IBMStreams / administration

Umbrella project for the IBMStreams organization. This project will be used for the management of the individual projects within the IBMStreams organization.
Other
19 stars 10 forks source link

Parquet Toolkit #49

Closed apyasic closed 9 years ago

apyasic commented 10 years ago

Parquet is a columnar storage format for Hadoop. Parquet becoming more and more popular due to its very efficient compression and encoding schemes. See more details at Parquet home page: http://parquet.io/

The Parquet toolkit will allow to read/write data in Parquet format to/from streaming applications. The toolkit is about to be implemented in Java and will contain Sink operator in its initial version.

mikespicer commented 10 years ago

+1 for a parquet toolkit, but with format and parse operators rat6ther than source/sink. On the whole we are trying to separate the data format from the data transport by having separate format and parse operators which can be used with any source and sink rather than combining the format in the sink sink and the parse in the source.

hildrum commented 10 years ago

@mikespicer Our current HDFS source and sink operators don't work well with format and parse, as they cannot write blobs.

chanskw commented 10 years ago

+1... also agree to try to write formatter and parser. For HDFSSource and HDFSSink, there are plans to support blob.

hildrum commented 10 years ago

+1 on the toolkit. I also would prefer Formatter and Parser, too if possible. A Format operator might be possible on the sink end.

However, in my quick look at parquet, I'm not sure that's possible for the source, since the parquet is done in such a way that which parts of the file you read depends on what exactly you want. So, depending on your output type, you may only read certain blocks.

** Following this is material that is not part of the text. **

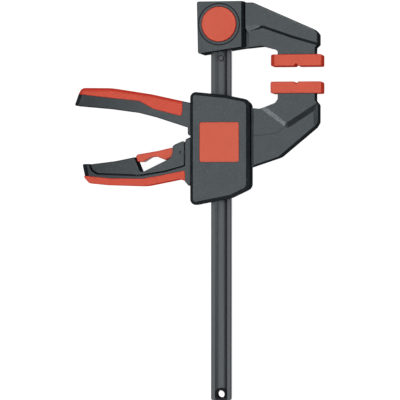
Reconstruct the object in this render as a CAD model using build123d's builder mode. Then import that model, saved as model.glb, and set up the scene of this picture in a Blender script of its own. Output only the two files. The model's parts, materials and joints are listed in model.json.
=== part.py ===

apyasic commented 10 years ago

Mike, Kris and Samantha. Thanks for your comments and proposals! The current ParquetSink operator implementation is based on parquet.hadoop.ParquetWriter API that writes records to a Parquet file as a quickest/easiest option. I will continue to investigate parquet-mr project to figure out the best infrastructure for Formatter and Parser implementation. I would propose to preserve Sink&Source operators as a part of the toolkit too.

petenicholls commented 9 years ago

Created repository streamsx.parquet with Alex as committer. Closing issue.